_SOURCE EXCERPT:_
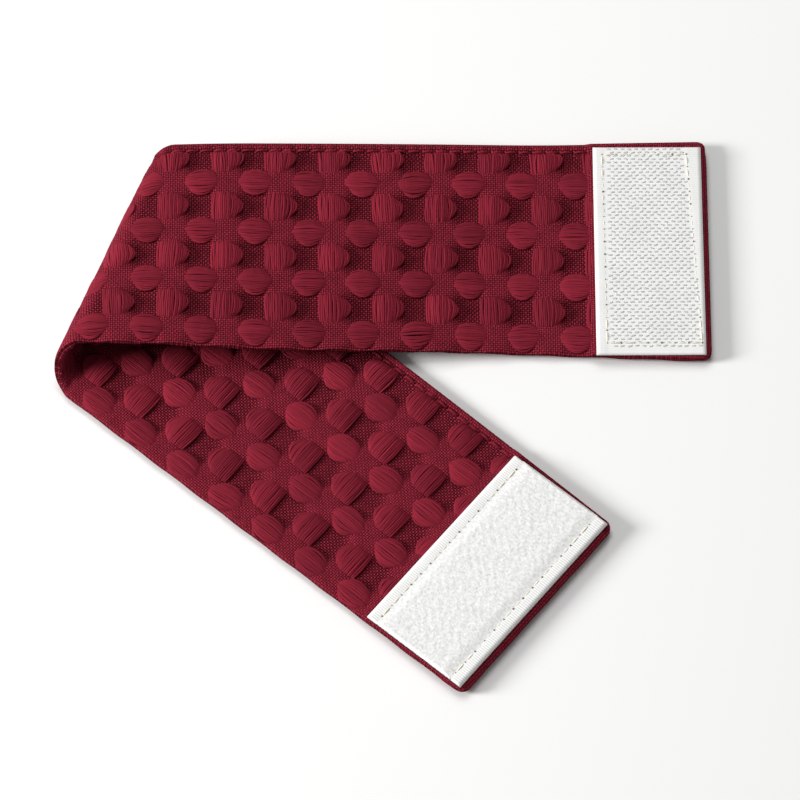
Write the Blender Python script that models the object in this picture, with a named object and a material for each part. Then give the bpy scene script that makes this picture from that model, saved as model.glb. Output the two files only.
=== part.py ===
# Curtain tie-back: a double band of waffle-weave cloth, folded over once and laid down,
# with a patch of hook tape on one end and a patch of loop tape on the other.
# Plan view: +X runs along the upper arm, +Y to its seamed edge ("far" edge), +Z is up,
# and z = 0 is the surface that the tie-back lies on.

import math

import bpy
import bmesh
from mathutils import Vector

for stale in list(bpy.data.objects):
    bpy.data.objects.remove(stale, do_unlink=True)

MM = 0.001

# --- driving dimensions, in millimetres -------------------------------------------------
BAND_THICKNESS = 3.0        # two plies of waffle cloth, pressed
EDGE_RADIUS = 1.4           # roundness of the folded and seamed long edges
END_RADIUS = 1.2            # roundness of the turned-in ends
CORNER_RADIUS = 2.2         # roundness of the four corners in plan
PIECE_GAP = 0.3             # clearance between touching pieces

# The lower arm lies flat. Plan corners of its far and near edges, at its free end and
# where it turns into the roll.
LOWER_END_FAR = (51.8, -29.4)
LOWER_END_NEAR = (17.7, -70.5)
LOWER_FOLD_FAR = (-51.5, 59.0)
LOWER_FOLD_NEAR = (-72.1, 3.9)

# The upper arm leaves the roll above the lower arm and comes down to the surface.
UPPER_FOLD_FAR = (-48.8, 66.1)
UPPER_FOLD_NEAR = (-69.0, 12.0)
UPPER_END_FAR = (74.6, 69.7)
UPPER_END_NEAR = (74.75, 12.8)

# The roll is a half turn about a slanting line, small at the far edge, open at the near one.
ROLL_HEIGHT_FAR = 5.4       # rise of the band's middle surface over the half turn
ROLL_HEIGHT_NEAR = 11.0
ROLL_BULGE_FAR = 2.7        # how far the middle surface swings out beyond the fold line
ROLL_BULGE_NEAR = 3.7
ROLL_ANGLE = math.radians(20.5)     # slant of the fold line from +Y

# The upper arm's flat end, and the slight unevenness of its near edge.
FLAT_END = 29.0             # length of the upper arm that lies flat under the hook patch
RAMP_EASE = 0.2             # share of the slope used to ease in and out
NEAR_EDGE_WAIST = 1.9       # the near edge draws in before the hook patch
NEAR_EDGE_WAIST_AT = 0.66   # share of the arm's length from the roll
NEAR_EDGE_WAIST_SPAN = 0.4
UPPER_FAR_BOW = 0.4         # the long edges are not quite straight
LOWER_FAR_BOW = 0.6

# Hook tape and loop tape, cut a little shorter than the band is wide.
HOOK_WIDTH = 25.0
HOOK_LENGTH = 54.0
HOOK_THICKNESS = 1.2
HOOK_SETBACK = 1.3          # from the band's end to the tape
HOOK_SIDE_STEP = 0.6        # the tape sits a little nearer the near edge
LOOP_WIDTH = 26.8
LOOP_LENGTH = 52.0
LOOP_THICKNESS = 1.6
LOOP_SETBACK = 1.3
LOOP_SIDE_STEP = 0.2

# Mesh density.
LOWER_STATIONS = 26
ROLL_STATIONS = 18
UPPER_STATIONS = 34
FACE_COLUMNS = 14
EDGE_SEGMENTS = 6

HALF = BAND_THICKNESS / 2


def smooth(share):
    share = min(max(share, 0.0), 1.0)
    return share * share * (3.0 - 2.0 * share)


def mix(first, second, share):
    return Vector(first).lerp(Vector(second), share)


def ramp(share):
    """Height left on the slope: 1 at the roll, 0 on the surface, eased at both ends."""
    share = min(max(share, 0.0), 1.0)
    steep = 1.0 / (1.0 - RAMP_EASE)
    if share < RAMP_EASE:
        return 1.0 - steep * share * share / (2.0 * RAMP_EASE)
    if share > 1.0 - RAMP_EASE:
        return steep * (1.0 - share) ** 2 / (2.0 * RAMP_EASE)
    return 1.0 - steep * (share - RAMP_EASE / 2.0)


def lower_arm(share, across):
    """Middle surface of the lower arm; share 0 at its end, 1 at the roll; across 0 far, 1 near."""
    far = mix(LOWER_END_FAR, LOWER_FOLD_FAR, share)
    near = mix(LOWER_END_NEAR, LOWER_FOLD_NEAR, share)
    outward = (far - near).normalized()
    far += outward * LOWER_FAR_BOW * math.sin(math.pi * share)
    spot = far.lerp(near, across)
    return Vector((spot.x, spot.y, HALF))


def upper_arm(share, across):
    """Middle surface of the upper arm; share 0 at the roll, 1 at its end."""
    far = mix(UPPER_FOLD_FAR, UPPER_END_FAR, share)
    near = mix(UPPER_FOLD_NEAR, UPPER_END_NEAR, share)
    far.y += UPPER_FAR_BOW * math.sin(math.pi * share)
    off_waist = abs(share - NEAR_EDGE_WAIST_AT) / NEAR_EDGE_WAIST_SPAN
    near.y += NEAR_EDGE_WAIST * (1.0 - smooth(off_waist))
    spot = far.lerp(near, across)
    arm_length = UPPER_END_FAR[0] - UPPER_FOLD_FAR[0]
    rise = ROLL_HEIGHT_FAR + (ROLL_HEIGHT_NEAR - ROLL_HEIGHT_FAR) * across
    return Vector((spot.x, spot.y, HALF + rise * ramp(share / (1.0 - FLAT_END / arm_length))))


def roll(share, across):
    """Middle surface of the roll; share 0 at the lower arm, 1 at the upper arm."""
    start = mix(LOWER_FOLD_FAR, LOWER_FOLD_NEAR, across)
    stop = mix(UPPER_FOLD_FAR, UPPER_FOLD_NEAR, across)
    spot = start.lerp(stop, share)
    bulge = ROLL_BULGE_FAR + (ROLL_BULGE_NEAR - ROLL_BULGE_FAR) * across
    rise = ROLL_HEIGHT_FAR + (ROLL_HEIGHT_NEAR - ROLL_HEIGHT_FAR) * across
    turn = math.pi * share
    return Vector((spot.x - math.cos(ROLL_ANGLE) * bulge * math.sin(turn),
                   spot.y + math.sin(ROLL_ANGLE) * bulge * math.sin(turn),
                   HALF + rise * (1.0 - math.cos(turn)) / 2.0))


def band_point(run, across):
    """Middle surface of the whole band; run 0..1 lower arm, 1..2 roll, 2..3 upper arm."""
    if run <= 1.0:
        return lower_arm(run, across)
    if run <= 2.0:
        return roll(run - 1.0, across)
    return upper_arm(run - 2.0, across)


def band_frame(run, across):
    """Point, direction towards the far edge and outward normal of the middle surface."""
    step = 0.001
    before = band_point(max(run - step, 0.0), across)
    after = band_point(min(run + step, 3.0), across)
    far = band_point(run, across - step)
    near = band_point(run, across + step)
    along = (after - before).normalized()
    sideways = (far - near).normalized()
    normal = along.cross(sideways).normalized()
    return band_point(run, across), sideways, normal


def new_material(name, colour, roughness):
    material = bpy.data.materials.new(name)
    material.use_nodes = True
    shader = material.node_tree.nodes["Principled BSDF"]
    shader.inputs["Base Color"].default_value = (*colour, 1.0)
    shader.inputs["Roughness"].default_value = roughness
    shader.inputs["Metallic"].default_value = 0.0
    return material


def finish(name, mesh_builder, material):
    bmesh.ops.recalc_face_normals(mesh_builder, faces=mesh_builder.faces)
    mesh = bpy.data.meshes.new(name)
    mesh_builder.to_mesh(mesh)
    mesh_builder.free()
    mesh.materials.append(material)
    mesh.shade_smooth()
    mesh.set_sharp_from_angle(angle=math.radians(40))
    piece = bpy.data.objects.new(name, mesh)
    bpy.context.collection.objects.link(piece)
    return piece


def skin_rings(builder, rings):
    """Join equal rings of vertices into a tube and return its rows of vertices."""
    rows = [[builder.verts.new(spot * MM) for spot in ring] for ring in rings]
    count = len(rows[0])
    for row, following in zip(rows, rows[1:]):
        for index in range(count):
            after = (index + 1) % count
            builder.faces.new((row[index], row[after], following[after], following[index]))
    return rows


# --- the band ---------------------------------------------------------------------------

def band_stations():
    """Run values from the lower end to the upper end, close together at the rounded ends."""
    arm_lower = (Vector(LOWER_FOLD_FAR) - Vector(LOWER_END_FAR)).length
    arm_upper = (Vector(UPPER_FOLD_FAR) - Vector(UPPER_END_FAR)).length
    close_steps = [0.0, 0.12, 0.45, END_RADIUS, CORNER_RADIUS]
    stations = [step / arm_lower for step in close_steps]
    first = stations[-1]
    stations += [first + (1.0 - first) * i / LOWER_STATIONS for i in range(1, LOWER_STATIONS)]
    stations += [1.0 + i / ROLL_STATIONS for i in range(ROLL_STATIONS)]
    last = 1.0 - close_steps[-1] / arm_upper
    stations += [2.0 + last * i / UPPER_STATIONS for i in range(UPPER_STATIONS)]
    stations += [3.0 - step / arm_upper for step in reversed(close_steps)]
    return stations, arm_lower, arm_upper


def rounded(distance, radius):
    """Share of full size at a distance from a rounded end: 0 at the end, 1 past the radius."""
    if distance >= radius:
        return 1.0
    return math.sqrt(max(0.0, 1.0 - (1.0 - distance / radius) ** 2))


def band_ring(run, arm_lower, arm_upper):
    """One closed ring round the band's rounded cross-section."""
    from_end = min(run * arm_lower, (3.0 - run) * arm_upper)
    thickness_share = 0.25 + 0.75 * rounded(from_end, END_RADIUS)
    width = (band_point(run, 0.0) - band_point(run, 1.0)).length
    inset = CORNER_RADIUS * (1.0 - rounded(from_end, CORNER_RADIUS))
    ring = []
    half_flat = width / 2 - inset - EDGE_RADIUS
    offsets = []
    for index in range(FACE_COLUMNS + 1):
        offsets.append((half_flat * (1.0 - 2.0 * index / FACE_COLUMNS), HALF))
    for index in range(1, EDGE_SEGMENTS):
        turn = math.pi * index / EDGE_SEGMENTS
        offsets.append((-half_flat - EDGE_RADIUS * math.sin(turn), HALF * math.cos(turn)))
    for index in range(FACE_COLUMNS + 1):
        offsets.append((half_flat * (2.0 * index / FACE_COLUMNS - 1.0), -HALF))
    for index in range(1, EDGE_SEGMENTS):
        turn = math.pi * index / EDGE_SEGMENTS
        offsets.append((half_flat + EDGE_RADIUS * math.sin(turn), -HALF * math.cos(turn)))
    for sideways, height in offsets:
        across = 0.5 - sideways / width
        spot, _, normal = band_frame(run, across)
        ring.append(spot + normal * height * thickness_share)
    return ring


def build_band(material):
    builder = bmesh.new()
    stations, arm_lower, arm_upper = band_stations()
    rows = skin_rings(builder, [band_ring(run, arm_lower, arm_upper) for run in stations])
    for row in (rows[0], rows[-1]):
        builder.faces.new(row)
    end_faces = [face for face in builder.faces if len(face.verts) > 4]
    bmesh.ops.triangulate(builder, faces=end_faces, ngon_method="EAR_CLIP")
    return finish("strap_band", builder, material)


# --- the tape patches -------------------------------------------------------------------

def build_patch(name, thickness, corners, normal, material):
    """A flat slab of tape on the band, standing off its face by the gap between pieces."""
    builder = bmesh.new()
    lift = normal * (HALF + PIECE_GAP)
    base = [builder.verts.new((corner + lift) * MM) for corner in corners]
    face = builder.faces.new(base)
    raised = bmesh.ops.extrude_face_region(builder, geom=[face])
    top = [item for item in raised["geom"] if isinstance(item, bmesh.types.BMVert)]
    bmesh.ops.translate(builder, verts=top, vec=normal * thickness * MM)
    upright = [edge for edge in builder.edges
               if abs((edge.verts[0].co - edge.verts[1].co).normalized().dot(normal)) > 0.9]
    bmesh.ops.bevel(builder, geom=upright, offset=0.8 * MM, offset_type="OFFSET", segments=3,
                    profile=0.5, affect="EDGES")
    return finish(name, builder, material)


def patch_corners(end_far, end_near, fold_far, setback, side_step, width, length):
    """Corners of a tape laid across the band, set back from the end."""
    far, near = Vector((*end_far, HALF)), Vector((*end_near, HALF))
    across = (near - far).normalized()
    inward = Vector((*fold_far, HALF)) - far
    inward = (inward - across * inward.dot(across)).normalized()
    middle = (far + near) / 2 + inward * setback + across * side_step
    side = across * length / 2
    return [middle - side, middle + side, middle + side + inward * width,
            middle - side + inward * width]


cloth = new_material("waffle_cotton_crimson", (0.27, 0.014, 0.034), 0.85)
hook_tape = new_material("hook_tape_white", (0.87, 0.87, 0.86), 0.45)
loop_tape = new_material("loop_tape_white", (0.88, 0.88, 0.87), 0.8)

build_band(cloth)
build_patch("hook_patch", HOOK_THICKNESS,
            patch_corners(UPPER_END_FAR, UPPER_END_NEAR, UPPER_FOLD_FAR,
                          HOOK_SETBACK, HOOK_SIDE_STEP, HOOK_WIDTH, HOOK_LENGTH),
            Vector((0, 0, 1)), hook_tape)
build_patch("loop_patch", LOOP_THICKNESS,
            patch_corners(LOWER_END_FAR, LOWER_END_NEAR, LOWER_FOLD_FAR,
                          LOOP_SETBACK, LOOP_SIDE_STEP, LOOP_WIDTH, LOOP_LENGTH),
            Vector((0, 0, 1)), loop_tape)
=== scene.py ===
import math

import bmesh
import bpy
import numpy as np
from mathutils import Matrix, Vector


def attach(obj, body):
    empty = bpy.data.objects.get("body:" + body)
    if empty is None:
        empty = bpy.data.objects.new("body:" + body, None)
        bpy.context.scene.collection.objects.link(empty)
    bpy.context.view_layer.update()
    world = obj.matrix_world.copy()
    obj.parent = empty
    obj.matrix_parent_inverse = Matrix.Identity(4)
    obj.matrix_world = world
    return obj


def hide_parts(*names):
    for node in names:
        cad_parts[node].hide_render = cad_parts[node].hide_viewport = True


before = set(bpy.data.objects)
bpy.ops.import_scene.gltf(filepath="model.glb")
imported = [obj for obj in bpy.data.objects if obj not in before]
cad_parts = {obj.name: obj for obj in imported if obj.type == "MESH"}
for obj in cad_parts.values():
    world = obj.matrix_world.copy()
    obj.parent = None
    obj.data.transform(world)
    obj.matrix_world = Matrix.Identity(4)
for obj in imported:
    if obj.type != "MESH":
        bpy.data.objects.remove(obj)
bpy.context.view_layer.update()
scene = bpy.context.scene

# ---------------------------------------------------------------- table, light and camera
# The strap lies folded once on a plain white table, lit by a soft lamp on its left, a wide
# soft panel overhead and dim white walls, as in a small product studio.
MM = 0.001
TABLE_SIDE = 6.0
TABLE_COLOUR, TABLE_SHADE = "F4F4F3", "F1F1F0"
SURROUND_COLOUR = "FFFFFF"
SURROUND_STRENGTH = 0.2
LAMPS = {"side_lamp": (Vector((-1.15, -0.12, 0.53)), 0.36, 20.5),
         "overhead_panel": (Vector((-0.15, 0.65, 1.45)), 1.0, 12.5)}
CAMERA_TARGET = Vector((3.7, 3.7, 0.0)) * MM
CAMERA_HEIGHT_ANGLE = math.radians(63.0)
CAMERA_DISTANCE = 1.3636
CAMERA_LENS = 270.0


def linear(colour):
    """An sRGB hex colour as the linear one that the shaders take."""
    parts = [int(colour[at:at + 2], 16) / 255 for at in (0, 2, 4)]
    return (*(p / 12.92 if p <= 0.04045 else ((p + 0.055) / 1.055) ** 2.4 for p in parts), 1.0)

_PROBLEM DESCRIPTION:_
Print exactly the run of lines that starts at the line with "build_band(cloth)" and ends at the line with "scene = bpy.context.scene". Leave out every other line.

_FINISHED EXERCISE:_
build_band(cloth)
build_patch("hook_patch", HOOK_THICKNESS,
            patch_corners(UPPER_END_FAR, UPPER_END_NEAR, UPPER_FOLD_FAR,
                          HOOK_SETBACK, HOOK_SIDE_STEP, HOOK_WIDTH, HOOK_LENGTH),
            Vector((0, 0, 1)), hook_tape)
build_patch("loop_patch", LOOP_THICKNESS,
            patch_corners(LOWER_END_FAR, LOWER_END_NEAR, LOWER_FOLD_FAR,
                          LOOP_SETBACK, LOOP_SIDE_STEP, LOOP_WIDTH, LOOP_LENGTH),
            Vector((0, 0, 1)), loop_tape)
=== scene.py ===
import math

import bmesh
import bpy
import numpy as np
from mathutils import Matrix, Vector


def attach(obj, body):
    empty = bpy.data.objects.get("body:" + body)
    if empty is None:
        empty = bpy.data.objects.new("body:" + body, None)
        bpy.context.scene.collection.objects.link(empty)
    bpy.context.view_layer.update()
    world = obj.matrix_world.copy()
    obj.parent = empty
    obj.matrix_parent_inverse = Matrix.Identity(4)
    obj.matrix_world = world
    return obj


def hide_parts(*names):
    for node in names:
        cad_parts[node].hide_render = cad_parts[node].hide_viewport = True


before = set(bpy.data.objects)
bpy.ops.import_scene.gltf(filepath="model.glb")
imported = [obj for obj in bpy.data.objects if obj not in before]
cad_parts = {obj.name: obj for obj in imported if obj.type == "MESH"}
for obj in cad_parts.values():
    world = obj.matrix_world.copy()
    obj.parent = None
    obj.data.transform(world)
    obj.matrix_world = Matrix.Identity(4)
for obj in imported:
    if obj.type != "MESH":
        bpy.data.objects.remove(obj)
bpy.context.view_layer.update()
scene = bpy.context.scene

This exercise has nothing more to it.